I felt low, depressed, and unworthy of the support that so many people had so graciously shown us. I felt like a failure who had let so many people (including myself) down and the weight of that failure hung on me like a ton of bricks for weeks. It was so bad in fact, that after teaching one Friday night a few weeks ago, I literally just crumpled into a little ball in the studio and cried. I didn’t move until my husband came to pick me up with Abbie in tow. He sat with me on the floor while Abbie licked my face and then eventually, I got up semi laughing at myself for the tears and the outburst and we went home.
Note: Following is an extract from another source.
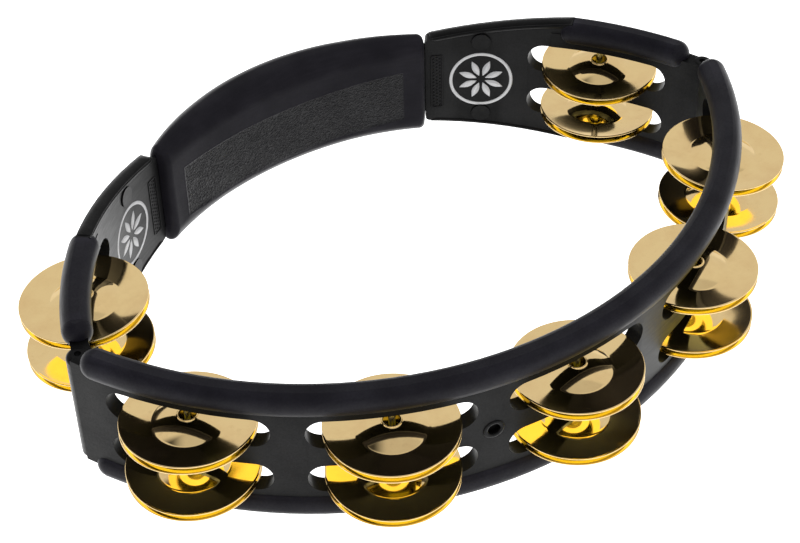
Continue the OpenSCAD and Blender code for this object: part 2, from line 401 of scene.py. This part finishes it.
def pair_centre(station, slot):
    """Where the axis of a pair of jingles crosses the plane in which they meet."""
    boxes = [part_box(f"jingle_{station}_{slot}_{disc}") for disc in ("top", "bottom")]
    low, high = (fn(b[i].z for b in boxes) for i, fn in ((0, min), (1, max)))
    axis = pin_axis(station)
    return Vector((axis.x, axis.y, (low + high) / 2))


def make_jingles(material):
    """Two discs back to back for each slot, each on its own body and in place of its CAD node."""
    seed = 0
    for station in STATIONS:
        axis = pin_axis(station)
        centre = BACK_CENTRE if station in ("left", "right") else FRONT_CENTRE
        outward = (axis - centre).normalized()
        turn = Matrix.Rotation(math.atan2(outward.x, -outward.y), 3, "Z")
        for slot in SLOTS:
            lean = Matrix.Rotation(math.radians(OWN_LEAN[slot].get(station, LEAN)), 3, "X")
            for disc in ("top", "bottom"):
                seed += 1
                node = f"jingle_{station}_{slot}_{disc}"
                spin = Matrix.Rotation(seed * GOLDEN_TURN, 3, "Z")
                flip = Matrix.Rotation(math.pi if disc == "bottom" else 0, 3, "X")
                piece = link(disc_mesh(seed, turn @ lean @ flip @ spin), "brass_" + node, material)
                piece.location = pair_centre(station, slot)
                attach(piece, node)
                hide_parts(node)


# ---------------------------------------------------------------- grip

GRIP_END = 25.8          # angle from the middle of the back arc to the end of the grip
GRIP_IN = 8 * MM         # how far the grip's inner face stands inside the middle of the wall
GRIP_DEPTH = 19 * MM     # depth at the middle
GRIP_CROWN_R = 102 * MM  # radius of the crowned outer face
GRIP_H = 47.6 * MM
GRIP_EDGE = 8 * MM       # radius of the long edges
GRIP_END_EDGE = 2.6 * MM
PATCH_END = 22           # angle from the middle of the back arc to the end of the grained patch
PATCH_TOP, PATCH_LOW = 7.4 * MM, -17.2 * MM
PATCH_SAG = 2.2 * MM     # how much higher the patch lies at its ends than at its middle
PATCH_SINK = 0.22 * MM   # how deep the grooves of the grain start
PATCH_EDGE = 0.5 * MM    # width of the slope into the patch
PATCH_RIM_H, PATCH_RIM_W = 0.1 * MM, 0.35 * MM    # the low ridge round the patch
GROOVE_SHARE = 0.45      # how much of a pebble's pitch the slope to its groove takes
PEBBLE = 1.05 * MM       # pitch of the leather grain
PEBBLE_H = 0.2 * MM
GRIP_GRID = 0.36 * MM
GRIP_STEPS = (92, 12, 16)    # steps up the inner face, round an edge and down the outer face


def grip_depth(angle):
    """Depth of the grip at an angle, from its inner face to its crowned outer face."""
    a = math.radians(angle)
    back = BACK_R - GRIP_IN + GRIP_DEPTH - GRIP_CROWN_R
    side = back * math.sin(a)
    return back * math.cos(a) + math.sqrt(GRIP_CROWN_R ** 2 - side ** 2) - (BACK_R - GRIP_IN)


def grip_outline(depth, height, inner_steps, edge_steps, outer_steps):
    """The grip's section, from the low end of its inner face up, over the top, down and under."""
    edge_d, edge_z = min(GRIP_EDGE, depth * 0.48), GRIP_EDGE
    d0, d1, z1 = edge_d, depth - edge_d, height / 2 - edge_z
    radii = (edge_d, edge_z)
    outline = [(0, -z1 + 2 * z1 * i / inner_steps) for i in range(inner_steps)]
    outline += arc_points((d0, z1), radii, 180, 90, edge_steps)[:-1]
    outline += [(d0 + (d1 - d0) * i / 3, height / 2) for i in range(3)]
    outline += arc_points((d1, z1), radii, 90, 0, edge_steps)[:-1]
    outline += [(depth, z1 - 2 * z1 * i / outer_steps) for i in range(outer_steps)]
    outline += arc_points((d1, -z1), radii, 0, -90, edge_steps)[:-1]
    outline += [(d1 + (d0 - d1) * i / 3, -height / 2) for i in range(3)]
    outline += arc_points((d0, -z1), radii, -90, -180, edge_steps)[:-1]
    return outline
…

In the quiet and calm once I was home, I realized that while I may have failed at something pretty substantial, life still goes on. The people that love and support me are still here and don’t look at me as weaker, but rather stronger. And instead of feeling down or sorry for myself, I have decided to feel proud. I’m proud of myself for trying. I’m proud of myself for the lessons I learned along the way and the challenges that I confronted.
I realize now that I’ve grown so much from that 14 year old version of myself. What I didn’t understand then, that I am only starting to understand now (over 20 years later) is that while failure might be scary and has the capacity to make you feel small and unworthy, it’s also the very thing that challenges you to grow. It’s the very thing that separates the weak from the strong.
So yes, I’m a failure. I failed. Not just at this one thing. But many things. My startup, 100 mile races, sometimes at things as simple as being a good listener. But each time I have failed, I have learned something new. And I know that I have grown as a person.
What have you failed at recently and more importantly, what did you learn from it?